Было невыносимо, но идти все–таки было необходимо, чтобы не погибнуть в поле. На половине дороги армия разделилась на две части. Одна часть с ген. Корниловым пошла в Дмитриевскую, чтобы выбить оттуда большевиков. Станица была взята поздним вечером. В руки добровольцев досталось девять орудий. Случилось это следующим образом.
Большевики, имевшие хорошие прикрытия, защищающие их от дождя, выстрелили по корниловцам несколько раз, но затем пальба их замолкла. Корниловцы шли не стреляя, шли, чтобы только войти в теплые жилища. Большевики не выдержали и бежали. Многие из них, застряв в грязи, промокшие, иззябнувшие от холода, мороза и гололедицы, сдались вместе с комиссарами и агитаторами. Корниловцы захватили то, что было приготовлено против них. Это произвело на добровольцев сильное впечатление, и их отчаяние превратилось в восторг.

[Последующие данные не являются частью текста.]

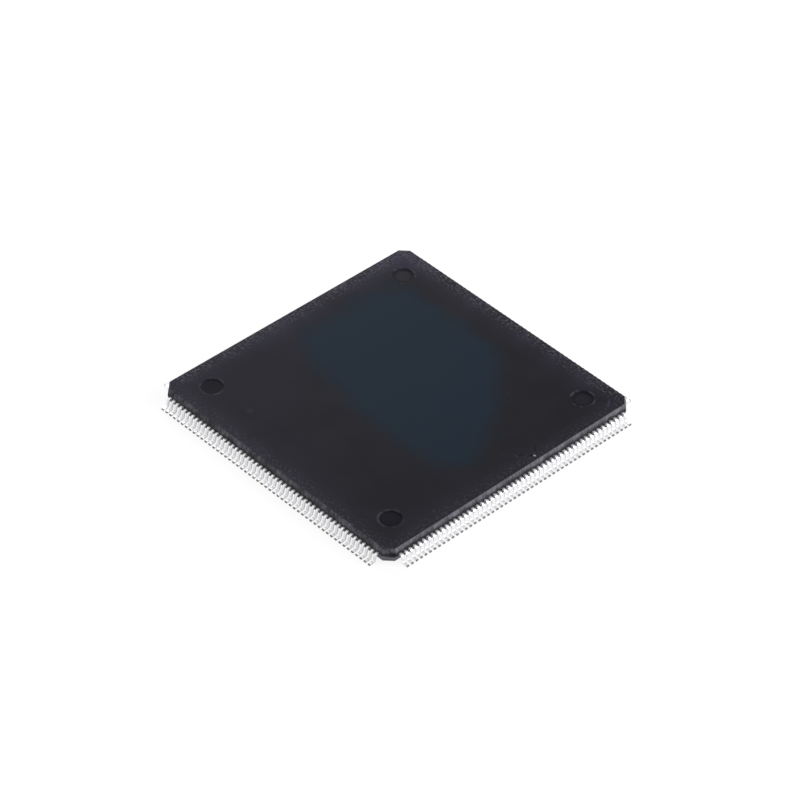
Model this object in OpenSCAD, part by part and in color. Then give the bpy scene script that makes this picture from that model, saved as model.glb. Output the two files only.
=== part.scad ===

Вторая часть направилась в Калуж¬скую. В пяти верстах от станицы балка превратилась в широкую речку. Ее нужно было перейти во что бы то ни стало. Навстречу выехали козаки из Калужской и стали перевозить больных. Всем прочим пришлось идти водою вброд по пояс. Солдаты, борясь с волнами, кричали, махали руками, а некоторые падали в воду. После этого на всех одежда замерзла и стала как луб. До поздней ночи подходили отставшие, наполняя битком козачие дома. В этой части находился тоже Карпаторусский отряд.
Необходимо было отдыхать целую неделю.
V. Смерть генерала Корнилова
…Отец солдатам…
Да, жаль его: сражен булатом…
Как только стало чуть теплее, часть, находящаяся в Калужской, перешла в Дмитриевскую, после чего 25 марта произошел бой при станице Георгие — Афин¬ской, а 26‑го — у хутора Полтавского. Приближаясь к реке Кубани, выступившей в то время из берегов, войска тонули в болоте. Чтобы ночью солдаты и подводчики не блуждали и не отставали, ген. Корнилов высылал вперед знающих местность козаков, которые зажигали костры соломы. В ночной темноте огни казались пожарами, охватившими несколько станиц. Почему–то печально и жутко было смотреть на круги огненного света.
Корнилов обошел город Екатеринодар вокруг и решил взять его приступом со стороны станицы Елизаветинской. Но чтобы войти в Елизаветинскую, нужно было перейти широкую и глубокую Кубань. Мостов на ней не было, а построить их на скорую руку было невозможно. Поэтому Корнилов велел сделать огромный паром, и на нем почти два дня перевозились войска, снаряжение, орудия, лошади.
Настала чудная погода. Солдаты ходили в одних рубашках. Кубань покрылась лодками, на которых козаки перевозили войска. Возле лодок плыли лошади, подняв высоко головы. Течение воды уносило лодки и лошадей, так что только искусство лодочников и сила козаков спасли их от гибели.